[START Records provided]

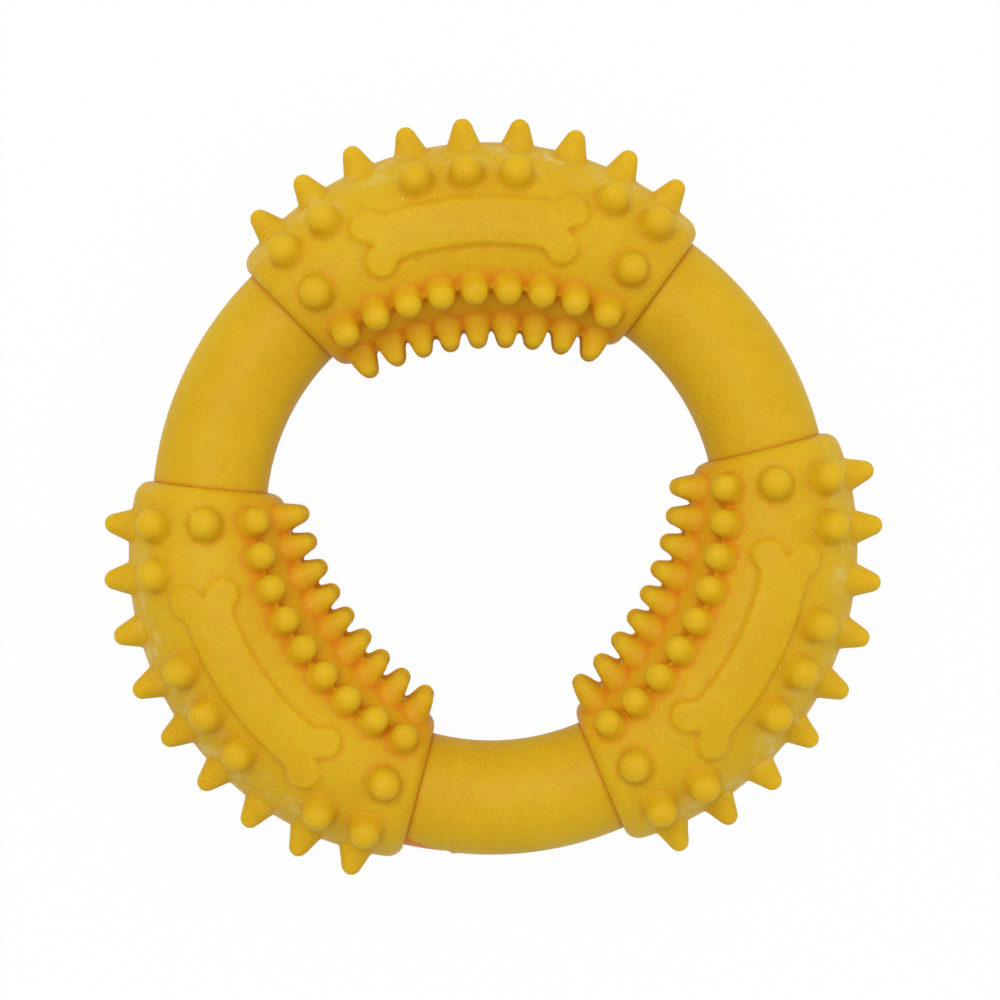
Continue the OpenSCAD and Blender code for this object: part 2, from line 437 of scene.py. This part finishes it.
# a barrel with all its cones pushed into it, and the places of their feet
def studdedBarrel(rng):
    bm = bentBarrel()
    feet = []
    for row in coneRows:
        for place, side in ((k, side) for k in row["places"] for side in (1, -1)):
            before = len(bm.verts)
            bm.from_mesh(coneMeshes[row["kind"]])
            bm.verts.ensure_lookup_table()
            foot, axis = side * math.radians(row["foot"]), side * math.radians(row["axis"])
            standing = coneMatrix(place * row["pitch"], foot, axis, rng)
            bmesh.ops.transform(bm, matrix=standing, verts=bm.verts[before:])
            feet.append(standing @ Vector((0, 0, cone["height"] / 4)))
    return meshFrom("sleeveBlank", bm), feet


# the mesh that a modifier makes of another
def evaluated(mesh, kind, settings):
    holder = addObject("holder", mesh)
    modifier = holder.modifiers.new("change", kind)
    for name, value in settings.items():
        setattr(modifier, name, value)
    done = bpy.data.meshes.new_from_object(holder.evaluated_get(bpy.context.evaluated_depsgraph_get()))
    bpy.data.objects.remove(holder)
    return done


# melts barrel and cones into one skin and cuts the bore
def mouldedSkin(mesh):
    mesh = evaluated(mesh, "REMESH", {"mode": "VOXEL", "voxel_size": sleeve["voxel"], "adaptivity": 0.0})
    bm = bmesh.new()
    bm.from_mesh(mesh)
    bmesh.ops.smooth_vert(bm, verts=bm.verts, factor=sleeve["smoothing"],
                          use_axis_x=True, use_axis_y=True, use_axis_z=True)
    return evaluated(meshFrom("sleeveSkin", bm), "BOOLEAN",
                     {"operation": "DIFFERENCE", "object": cutter, "solver": "MANIFOLD"})


# average of each vertex's neighbours
def neighbourMean(edges, values):
    total, count = np.zeros_like(values), np.bincount(edges.ravel(), minlength=len(values))
    for one, other in ((0, 1), (1, 0)):
        for axis in range(values.shape[1]):
            total[:, axis] += np.bincount(edges[:, one], values[edges[:, other], axis], len(values))
    return total / count[:, None]


def readMesh(items, name, kind, width):
    values = np.empty(len(items) * width, kind)
    items.foreach_get(name, values)
    return values.reshape(-1, width)


def paint(mesh, name, values):
    mesh.attributes.new(name, "FLOAT", "POINT").data.foreach_set("value", values.astype(np.float32).ravel())


# 0 up to a start, 1 a span further on
def fade(values, start, span):
    return np.clip((values - start) / span, 0, 1)


# where the painted layers start and how far they spread: painted shade between crowded cones and on the inner wall,
# painted shade in creases and at the seams, pale dust and painted sheen on the outer side
layers = {
    "crowdStart": 4.4 * mm, "crowdSpan": 2.4 * mm, "crowdTop": 0.75,
    "innerShadeStart": 3.6 * mm, "innerShadeSpan": 9.0 * mm, "innerShadePart": 0.6,
    "outsideStart": 7.0 * mm, "outsideSpan": 5.0 * mm, "outsideTop": 0.3,
    "hollowDepth": 0.041 * mm, "hollowSpread": 2, "creaseFull": 1 / 1.5,
    "creaseMiddle": 0.8, "creaseLeast": 0.6, "creaseFade": 12.0 * mm,
    "seamStart": 0.12 * mm, "seamSpan": 0.6 * mm,
}


# lift is 0 on the barrel and 1 at a cone's tip; the painted shade between crowded cones is 1 low between them and
# on the inner wall; the painted crease shade is 1 in inner corners; outside is 1 on the sleeve's outer side, where
# pale dust and painted sheen go; the painted seam shade is 1 where a sleeve meets the ring
def paintSleeve(mesh, feet):
    spots = readMesh(mesh.vertices, "co", np.float64, 3)
    normals = readMesh(mesh.vertices, "normal", np.float64, 3)
    edges = readMesh(mesh.edges, "vertices", np.int32, 2)
    far = np.hypot(spots[:, 0], spots[:, 1])
    across = np.hypot(far - ring["radius"], spots[:, 2])
    barrel = barrelRadius(np.arctan2(spots[:, 1], spots[:, 0]))
    lift = fade(across - barrel, 0, cone["height"])
    # distances to the two nearest feet, which start a metre away
    near = np.full((len(spots), 2), 1.0)
    for foot in feet:
        near[:, 1] = np.minimum(near[:, 1], np.linalg.norm(spots - np.array(foot), axis=1))
        near.sort(axis=1)
    # painted shade on the inner wall, joined with the painted shade low between crowded cones
    inner = fade(ring["radius"] - far, layers["innerShadeStart"], layers["innerShadeSpan"]) * layers["innerShadePart"]
    crowdShade = np.maximum(1 - fade(near.sum(axis=1), layers["crowdStart"], layers["crowdSpan"]), inner)
    # the outer side, where pale dust and painted sheen are put
    outside = fade(far - ring["radius"], layers["outsideStart"], layers["outsideSpan"])
    hollow = ((neighbourMean(edges, spots) - spots) * normals).sum(axis=1, keepdims=True)
    hollow = fade(hollow, 0, layers["hollowDepth"])
    for turn in range(layers["hollowSpread"]):
        hollow = (hollow + neighbourMean(edges, hollow)) / 2
    # painted shade in the inner corners, stronger towards the ring's inner side
    shade = layers["creaseMiddle"] - (far - boneRadius) / layers["creaseFade"]
    creaseShade = fade(hollow[:, 0], 0, layers["creaseFull"]) * np.clip(shade, layers["creaseLeast"], 1)
    paint(mesh, "lift", lift)
    paint(mesh, "crowdShade", crowdShade * (1 - fade(lift, 0, layers["crowdTop"])))
    paint(mesh, "outside", outside * (1 - fade(lift, 0, layers["outsideTop"])))
    paint(mesh, "creaseShade", creaseShade)
    # painted shade at the sleeve's end, where it meets the ring
    paint(mesh, "shadedSeam", 1 - fade(across - ring["thickness"] / 2, layers["seamStart"], layers["seamSpan"]))


coneMeshes = {kind: coneShape(kind) for kind in cone["foot"]}
bore = ringShape(ring["thickness"] + 2 * sleeve["gap"], sleeve["boreSides"], sleeve["boreSteps"])
cutter = addObject("boreCutter", meshFrom("boreCutter", bore))
for sleeveName, centre in sleeve["centres"].items():
    blank, feet = studdedBarrel(random.Random(centre))
    skin = mouldedSkin(blank)
    paintSleeve(skin, feet)
    bm = bmesh.new()
    bm.from_mesh(skin)
    bmesh.ops.rotate(bm, verts=bm.verts, cent=(0, 0, 0), matrix=Matrix.Rotation(math.radians(centre), 3, "Z"))
    studded = shown(sleeveName + "_rubber", bm, sleeveRubber)
    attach(studded, "root")
    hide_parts(sleeveName)
    print(sleeveName, "made,", len(studded.data.polygons), "faces")
bpy.data.objects.remove(cutter)


# floor, sky and lamps, in metres and watts
studio = {
    "floorSize": 1.6, "floorGap": 0.05 * mm, "floorColour": (0.80, 0.80, 0.80, 1.0), "floorWhite": 0.97,
    "white": (1.0, 1.0, 1.0, 1.0), "sky": 0.56,
    "lamps": {
        "key": {"power": 3.75, "place": (-0.12, 0.25, 0.84), "size": 0.45},
        "fill": {"power": 0.9, "place": (0.75, 0.05, 0.42), "size": 0.6},
    },
}

floorMaterial, tree = newTree("floorWhite")
lightPath = addNode(tree, "ShaderNodeLightPath")
plain = addNode(tree, "ShaderNodeBsdfDiffuse", {}, {"Color": studio["floorColour"]})
glow = addNode(tree, "ShaderNodeEmission", {}, {"Color": studio["white"], "Strength": 1.0})
mixed = addNode(tree, "ShaderNodeMixShader", {}, {
    "Fac": (Wire(lightPath.outputs["Is Camera Ray"]) + Wire(lightPath.outputs["Is Glossy Ray"])) * studio["floorWhite"],
    1: Wire(plain.outputs[0]), 2: Wire(glow.outputs[0])})
tree.links.new(mixed.outputs[0], addNode(tree, "ShaderNodeOutputMaterial").inputs[0])
bm = bmesh.new()
bmesh.ops.create_grid(bm, x_segments=2, y_segments=2, size=studio["floorSize"] / 2)
bmesh.ops.translate(bm, verts=bm.verts, vec=(0, 0, cadLow.z - studio["floorGap"]))
floor = shown("floor", bm, floorMaterial)

world = bpy.data.worlds.new("studio")
world.use_nodes = True
tree = world.node_tree
tree.nodes.clear()
lightPath = addNode(tree, "ShaderNodeLightPath")
soft = addNode(tree, "ShaderNodeBackground", {}, {"Color": studio["white"], "Strength": studio["sky"]})
white = addNode(tree, "ShaderNodeBackground", {}, {"Color": studio["white"], "Strength": 1.0})
mixed = addNode(tree, "ShaderNodeMixShader", {}, {
    "Fac": Wire(lightPath.outputs["Is Camera Ray"]), 1: Wire(soft.outputs[0]), 2: Wire(white.outputs[0])})
tree.links.new(mixed.outputs[0], addNode(tree, "ShaderNodeOutputWorld").inputs[0])
bpy.context.scene.world = world

for name, setting in studio["lamps"].items():
    lampData = bpy.data.lights.new(name, "AREA")
    lampData.energy = setting["power"]
    lampData.size = setting["size"]
    lamp = addObject(name, lampData)
    lamp.location = setting["place"]
    lamp.rotation_euler = (-Vector(setting["place"])).to_track_quat("-Z", "Y").to_euler()
bpy.context.scene.view_settings.view_transform = "Standard"
print("stage made")

bpy.context.view_layer.update()
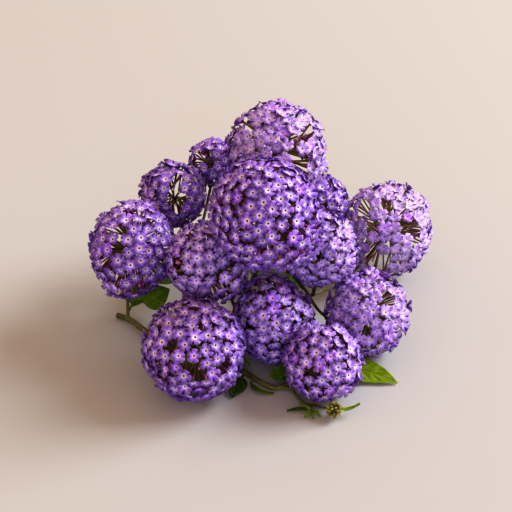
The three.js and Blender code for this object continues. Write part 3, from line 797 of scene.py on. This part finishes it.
STALKS = {
    "top": [FORK_HIGH, (3, 33, 43)],
    "top_back": [FORK_HIGH, (4, 51, 42)],
    "front_left": [(-27, 17.6, 1.6), (-25, 13.5, 7)],
    "front_middle": [FORK_RIGHT, (20, 11, 8)],
    "front_right": [FORK_RIGHT, (26, 8, 6)],
    "right": [FORK_HIGH, (12, 36, 29), (19.5, 30, 24), (27, 24, 15.5)],
    "back_right": [FORK_BACK, (35, 54, 9)],
    "middle_right": [FORK_BACK, (25, 37, 22)],
    "middle_left": [FORK_LOW, (-11, 31, 20)],
    "left": [(-54.3, 38.8, 1.4), (-54.2, 40, 8), (-53.2, 40.4, 16)],
    "back_left": [FORK_LEFT, (-30, 53, 24)],
    "back": [FORK_LEFT, (-25, 59, 26)],
    "back_middle": [FORK_BACK, (25, 53, 17)],
}
STALK_RADII = (0.8, 0.62)
STALK_STRAIGHT, STALK_END = 0.6, 0.5
STEM_VOXEL = 0.3 * MM
RAY_RADII = (0.26, 0.2)


def rod(foot_radius, end_radius, points):
    """A round rod along a smooth curve through some points in mm, closed at both ends."""
    bpy.ops.curve.primitive_bezier_curve_add()
    curve = bpy.context.object
    spline = curve.data.splines[0]
    spline.bezier_points.add(len(points) - 2)
    for i, knot in enumerate(spline.bezier_points):
        knot.co = Vector(points[i]) * MM
        knot.radius = foot_radius + (end_radius - foot_radius) * i / (len(points) - 1)
        knot.handle_left_type = "AUTO"
        knot.handle_right_type = "AUTO"
    curve.data.bevel_depth = MM
    curve.data.bevel_resolution = 3
    curve.data.resolution_u = 8
    curve.data.use_fill_caps = True
    bpy.ops.object.convert(target="MESH")
    return bpy.context.object


def stalk_of(name):
    """The stalk of one head, which ends straight at the head's hub."""
    head = HEADS[name]
    axis = Vector(head.faces).normalized()
    bend = Vector(head.centre) - axis * head.radius * STALK_STRAIGHT
    hub = Vector(head.centre) - axis * head.radius * HUB_SHARE * STALK_END
    return rod(*STALK_RADII, [*STALKS[name], bend, hub])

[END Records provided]

**Directions**
Collect each line holding the string "This".

**Correct result**
Continue the OpenSCAD and Blender code for this object: part 2, from line 437 of scene.py. This part finishes it.
The three.js and Blender code for this object continues. Write part 3, from line 797 of scene.py on. This part finishes it.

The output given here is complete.